I have been asked to participate in a local variety show that will have its premiere in April.
This is kind of great especially since I made one of my New Year’s resolution: “Be like super famous and shit.”
Nearly there, reader, nearly there.
I have three months to figure out just what the fuck I’m going to do. This is where you come in.
It’s difficult because I have so many talents, I’m not sure which one I should highlight. #humblebrag
This actually is not true, but it is very similar to something a college boyfriend once said to me after I confided my fear in never finding a career post-college because I couldn’t do anything. He commiserated by confiding he was so good at so many things, he didn’t know what he should do. #horribleproblems
That’s almost as good as when my post-college boyfriend told me I’d “be so cute, if (I) just ate salads.” #luckilyIdidn’tmarryeither
So I am a bit apprehensive about this upcoming show. I do have some theater experience. In ninth grade, I played the pivotal role in a high school production of Romeo and Juliet–Peter, the nurse’s page. I wore a tunic that made me resemble a potato, said “Anon” like nobody’s business and stood really still except for those times I was directed to sit. I sit really well. #braggartpotato
Here are some of my ideas. I’m hoping you can give me some direction in the comments.
- Reenact the dance I did to Wanna Be Startin’ Somethin’ in the sixth grade talent show.
- Ventriloquist bit with Hugo. Hugo will not move his lips while I speak.
- Watch TV
- Wow people with my ability to be the only person who doesn’t know what the fuck “gangnam style” is.
- Eat slices of provolone cheese at 10 at night.
What do you think? #everyvarietyshowhasoneterribleact
You could always do the chicken dance. Everyone loves the chicken dance. yo.
This is something I’ve been unaware of–I mean I’ve seen the chicken dance and thought “awesome arm-flapping” but I didn’t realize everyone loved it. I’m sold.

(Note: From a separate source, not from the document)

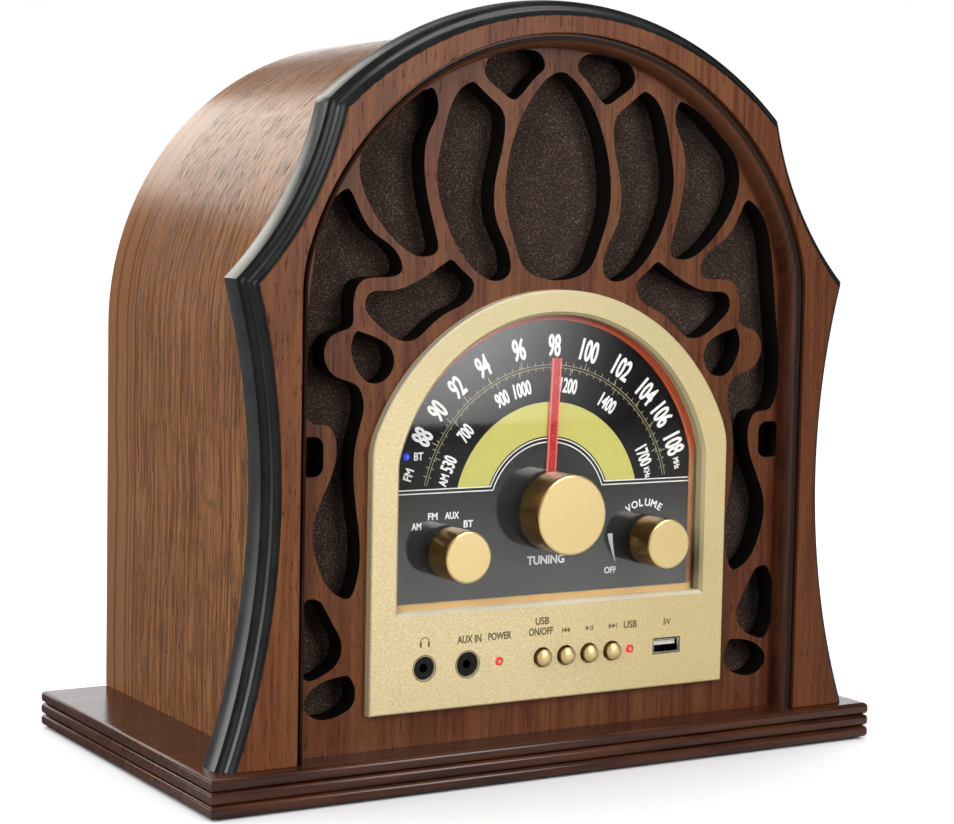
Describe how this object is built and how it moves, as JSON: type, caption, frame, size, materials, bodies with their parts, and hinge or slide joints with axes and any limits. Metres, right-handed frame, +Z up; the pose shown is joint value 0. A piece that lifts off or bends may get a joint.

I think you should do a stand up act about how horrible 50 Shades is. Someone needs to blow that shit out of the water! If I hear anyone on TV mention how it is a best selling series one more time, I’m going to rip my own head off and throw it at EL James! 🙂
You could also throw it at Barbara Walters. I agree. 50 Shades standup could be good, but then she might have to recall some of that crap. It might not be good for her psyche.
What is this 50 Shades you speak of? Sounds really awesome.
Misinterpreted dance.
I vote for this one.
Oh, this is the best idea, yet. 🙂
Patent pending.
Is this what gangnam style is?
Hack off one of your legs and do “The vagina monopods”?
Also – Never seen Gangham video/dance etc. – you are not alone!
That seems kinda painful, but I will absolutely do this.
That makes my heart happy!
How are you on kazoo?
You should hear my rendition of “Camptown Races.”
Along with the kazoo idea, throw in some musical spoons. Bam!
I remember fondly my finest acting moment. I was in sixth grade and played orphan #22 in Oliver!
I perfected standing, sitting, eating fake gruel. Sometimes I would yell out “Please sir, may I have some more?” just for the shits and giggles.
I LOVED orphan #22! That was by far my favorite orphan when I saw a community theater production of it five years ago.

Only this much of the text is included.